Project 01 — Your First Research Loop

Paired with: Lecture 01 + Lecture 02
Starter code: projects/project-01/starter/
Solution: projects/project-01/solution/


What You'll Build

Run the canonical autoresearch example: optimize a Python sort function from ~2.4 seconds to under 0.5 seconds on 1 million integers. You'll use /autoresearch:plan to scaffold the project and /autoresearch to run the loop.

Learning Objectives

By completing this project, you will:

  • Convert a vague goal ("make it faster") into a mechanical metric (median_time_s < 0.5)
  • Write an evaluator that outputs {"pass": bool, "score": float}
  • Run the 5-stage loop and read the resulting research.md history
  • Understand what gets committed and why

Starting Point

projects/project-01/starter/
├── sort.py          ← the slow implementation (recursive quicksort)
├── test_sort.py     ← correctness tests (never modify)
└── task-prompt.md   ← your mission

sort.py contains a recursive quicksort on a list of 1 million integers. It takes ~2.4 seconds. Your goal: get it under 0.5 seconds without breaking the tests.

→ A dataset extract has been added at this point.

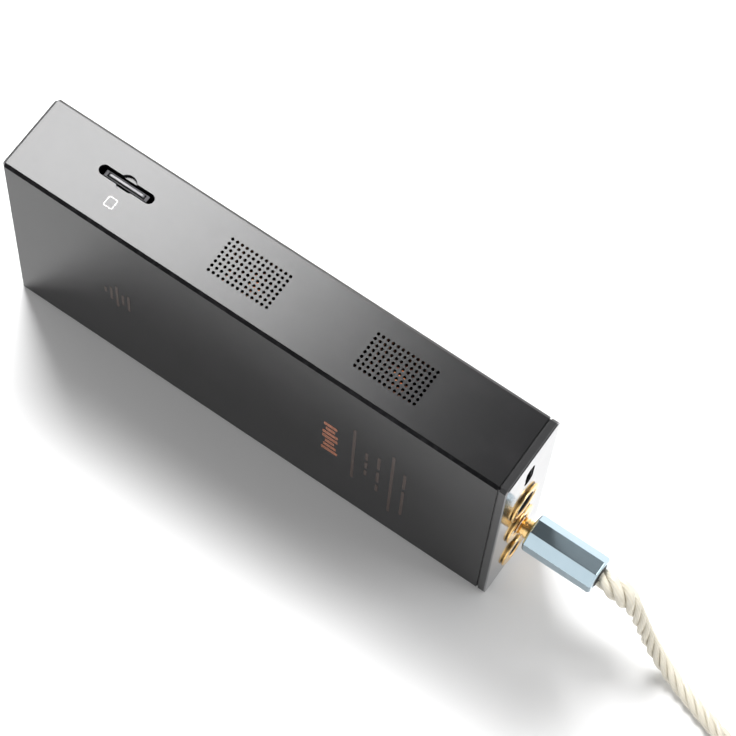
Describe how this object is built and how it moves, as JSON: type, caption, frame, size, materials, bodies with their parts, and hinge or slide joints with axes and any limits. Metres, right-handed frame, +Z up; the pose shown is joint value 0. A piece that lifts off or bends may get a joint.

Step 1 — Run the Plan Wizard

bash
cd projects/project-01/starter/
/autoresearch:plan

Answer the wizard questions:

  • Goal: Reduce sort.py execution time to under 0.5s on 1M integers
  • Metric: median_time_s, direction: minimize, target: < 0.5
  • Noisy? Yes — benchmarks vary. Set noise_runs: 3
  • Scope: sort.py only. Forbidden: test_sort.py
  • Guard: python -m pytest test_sort.py
  • Max iterations: 20

The wizard generates benchmark.py and research.md.

Step 2 — Run the Loop

bash
/autoresearch

Watch the loop run. After 3–5 iterations you should see:

| 3 | radix sort base 256     | 0.871 | keep    |
| 4 | radix sort base 65536   | 0.573 | keep    |
| 5 | micro-optimized radix   | 0.498 | keep ✓  | ← target met

Step 3 — Read the Results

Open research.md and research_log.md. Answer these questions:

  1. How many iterations did it take to hit the target?
  2. Which experiments were discarded? Why?
  3. What does the git log look like? (git log --oneline)

Expected Outcome

Final best: median_time_s = 0.498
Target: < 0.5 ✓
Iterations used: 5 of 20

Verification

bash
python benchmark.py
# Expected: {"pass": true, "score": 0.498}

python -m pytest test_sort.py
# Expected: all tests pass

Hints

  • If the loop is running slowly, it's because noise_runs: 3 runs the benchmark 3 times per iteration. This is correct behavior — benchmarks are noisy.
  • If you see GUARD FAILED, the sort is producing wrong results. Check which change broke correctness.
  • The solution directory contains a completed research.md with a full 5-iteration history you can compare against.